Dans leur décision, les juges déduisent « qu’en l’absence d’immatriculation au registre du commerce une société crée de fait s’était substituée à la société en formation ». Il semble donc évident que la Cour de cassation tienne compte de cet état de fait.

Cette appréciation est utile au raisonnement, car en effet, il n’y aurait pas eu de contentieux tel si la société avait régulièrement été enregistrée. L’immatriculation au Registre du Commerce et des Sociétés est le préalable nécessaire à l’existence de la personnalité juridique d’une société, et lorsqu’elle est faite, les actes accomplis par les gérants au nom de celle-ci, à condition qu’ils respectent l’objet et l’intérêt social de la société, sont imputables à celle-ci car ils entrent dans le cadre d’une société dont l’étape de la constitution est dépassée, et qui existe désormais en tant que tel. Le constat de l’absence d’immatriculation permet de mettre en exergue l’étendue du problème de distinction, car que l’on soit en présence d’une société en formation, ou en présence d’une société créée de fait, il n’y a dans les deux cas, pas d’immatriculation et donc pas de personnalité morale. Dès lors, ce critère établi par les juges est utile certes, mais pas suffisant.

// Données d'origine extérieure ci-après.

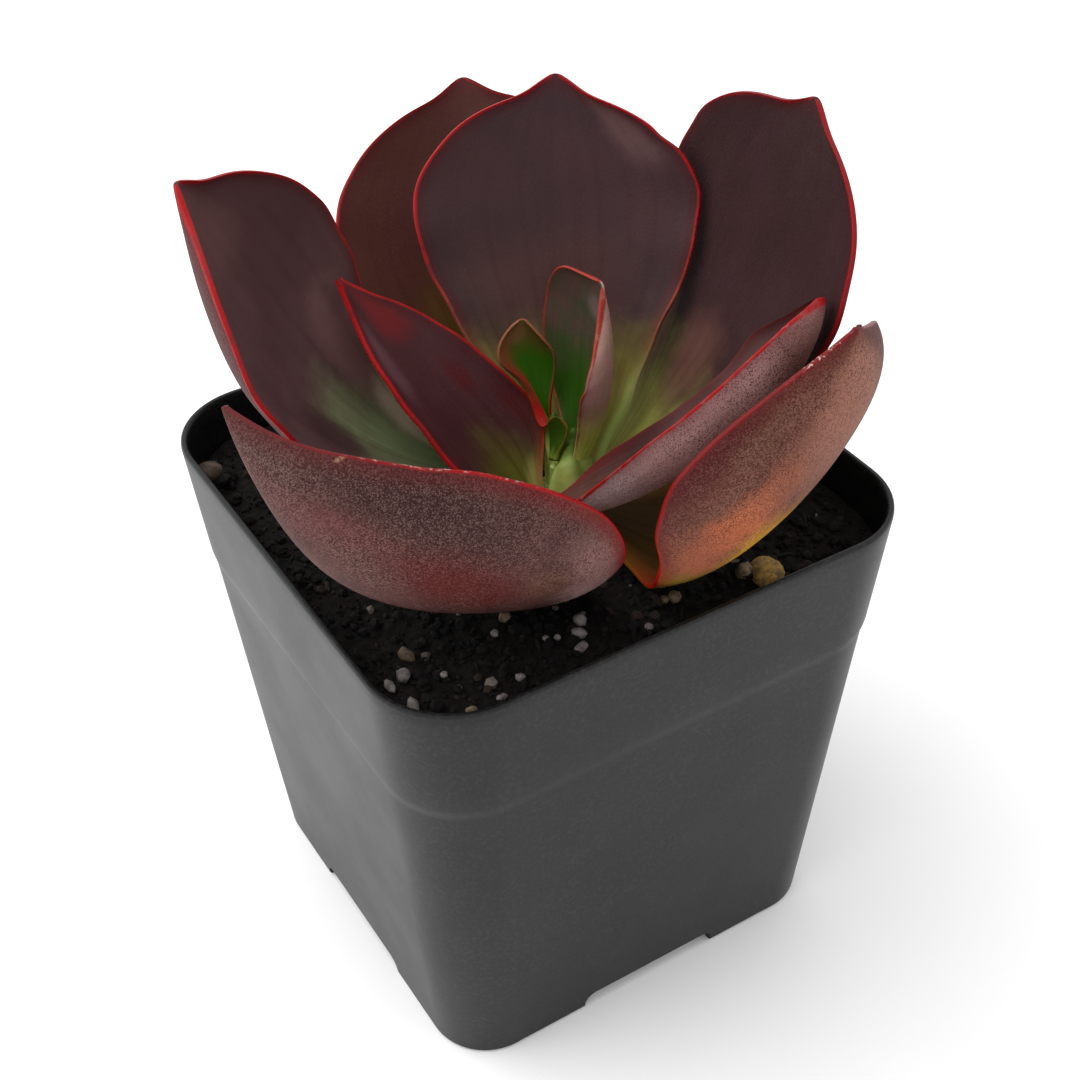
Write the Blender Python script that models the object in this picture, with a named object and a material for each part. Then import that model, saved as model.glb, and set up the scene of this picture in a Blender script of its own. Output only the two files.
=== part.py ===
"""Potted echeveria: eleven fleshy leaves on a short stem, in soil, in a square plastic nursery pot.

Sizes are in millimetres and angles in degrees; each mesh is made in metres. +Z is up, and the origin is on
the pot's axis at the level it stands on. An angle round the plant is measured from +X towards +Y.
"""

import math
from collections import namedtuple

import bmesh
import bpy
import numpy as np
from mathutils import Matrix, Vector, noise

MM = 0.001

# Pot
POT_HEIGHT = 63.3
POT_TOP_HALF = 32.0
POT_FOOT_HALF = 26.5
POT_TOP_CORNER = 10.0
POT_FOOT_CORNER = 7.2
POT_WALL = 0.8
POT_FLOOR = 1.2
STEP_BELOW_RIM = 15.0
STEP_HEIGHT = 1.2
STEP_DEPTH = 0.35
STEP_TOP = POT_HEIGHT - STEP_BELOW_RIM
STEP_LEVELS = (STEP_TOP - STEP_HEIGHT, STEP_TOP - STEP_HEIGHT / 2, STEP_TOP)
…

La jurisprudence l’a déjà rappelé dans un arrêt de la Cour d’Appel de Paris du 13 mai 1997, où la décision des juges souligne le fait que « les critères de l’apparence d’une société créée de fait s’apprécient globalement et non seulement en raison de la durée de la situation en cause ». Il faudrait néanmoins noter le fait qu’une partie de la doctrine considère ce critère comme déterminant en tant que tel en se justifiant par le fait qu’il existerait un « délai raisonnable » pour obtenir l’immatriculation et qu’au-delà de celui-ci, la société n’ayant pas acquis la personnalité morale serait devenue une société créée de fait. Mais la majorité de la doctrine relève le fait qu’il n’existe aucun délai légal pour immatriculer une société, ce qui établit l’insuffisance de ce critère seul.